**Task prompt:**
Print the data that follows exactly.

-*-

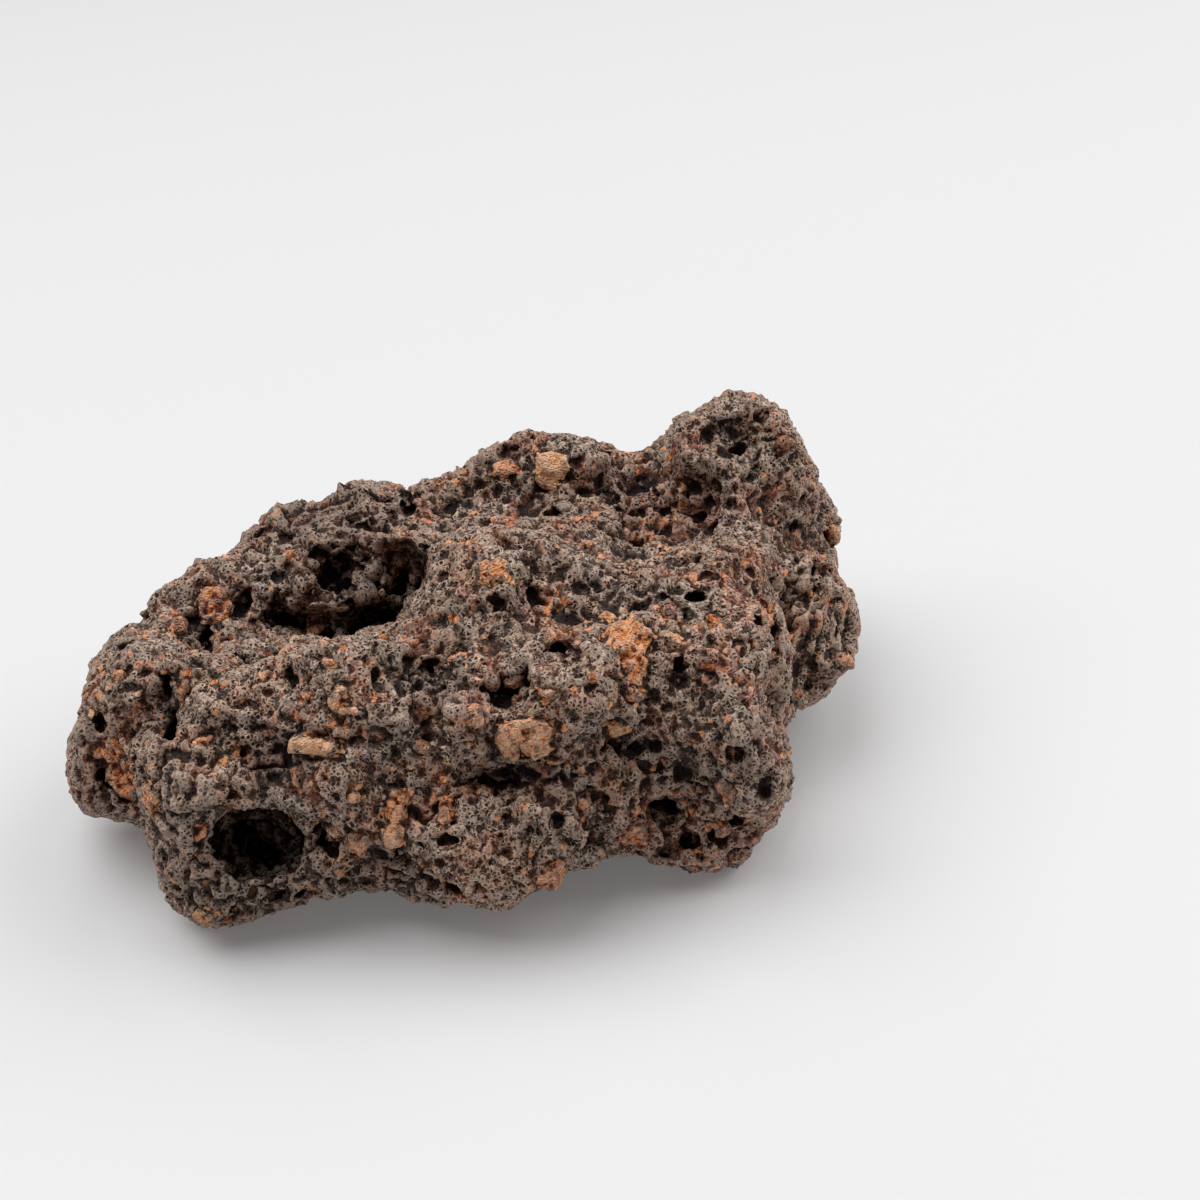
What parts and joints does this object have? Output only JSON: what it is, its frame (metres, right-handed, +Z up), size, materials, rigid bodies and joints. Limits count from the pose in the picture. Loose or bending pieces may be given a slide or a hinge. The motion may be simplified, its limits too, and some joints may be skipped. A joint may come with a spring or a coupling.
{
  "type": "impactite",
  "caption": "Jagged lump of dark vesicular impact glass with orange and pale mineral clasts fused in it, resting on small flats of its underside.",
  "frame": {"origin": "on the ground, under the middle of the stone's box", "axes": "+X along the stone's length, to the right seen from its knobbly front; +Y away from that front; +Z up"},
  "size_m": [0.0292, 0.0218, 0.0121],
  "materials": {
    "impact_glass": "matt dark grey-brown vesicular glass with light pit rims, black pits, and orange, red-brown and pale mineral grains"
  },
  "bodies": {
    "root": {"stone": "impact_glass"}
  },
  "joints": []
}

-*-

**The reply:**
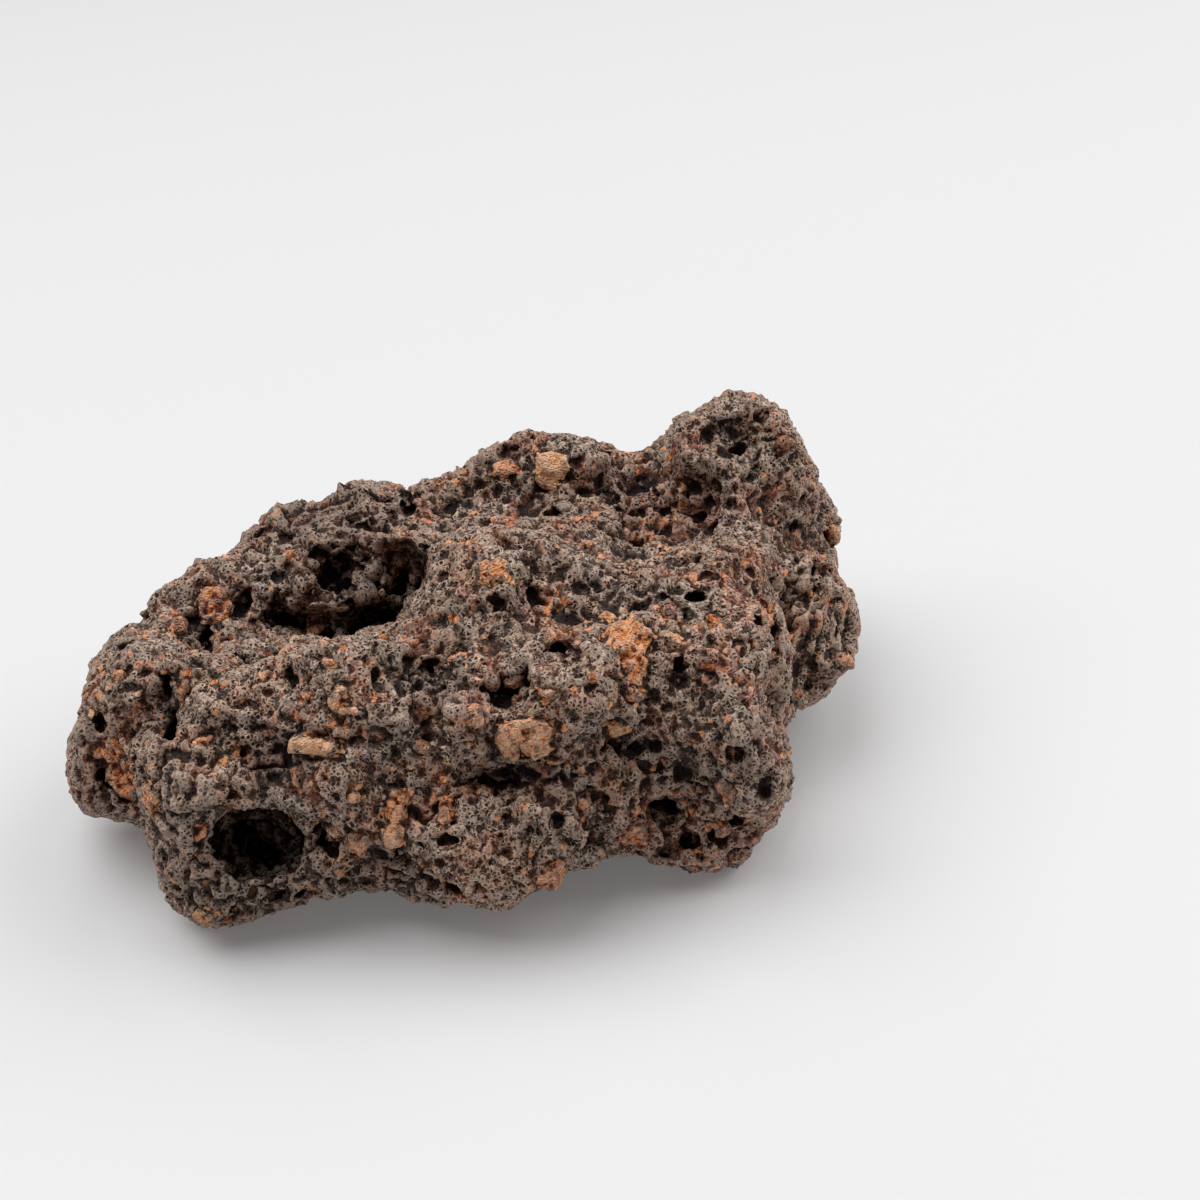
What parts and joints does this object have? Output only JSON: what it is, its frame (metres, right-handed, +Z up), size, materials, rigid bodies and joints. Limits count from the pose in the picture. Loose or bending pieces may be given a slide or a hinge. The motion may be simplified, its limits too, and some joints may be skipped. A joint may come with a spring or a coupling.
{
  "type": "impactite",
  "caption": "Jagged lump of dark vesicular impact glass with orange and pale mineral clasts fused in it, resting on small flats of its underside.",
  "frame": {"origin": "on the ground, under the middle of the stone's box", "axes": "+X along the stone's length, to the right seen from its knobbly front; +Y away from that front; +Z up"},
  "size_m": [0.0292, 0.0218, 0.0121],
  "materials": {
    "impact_glass": "matt dark grey-brown vesicular glass with light pit rims, black pits, and orange, red-brown and pale mineral grains"
  },
  "bodies": {
    "root": {"stone": "impact_glass"}
  },
  "joints": []
}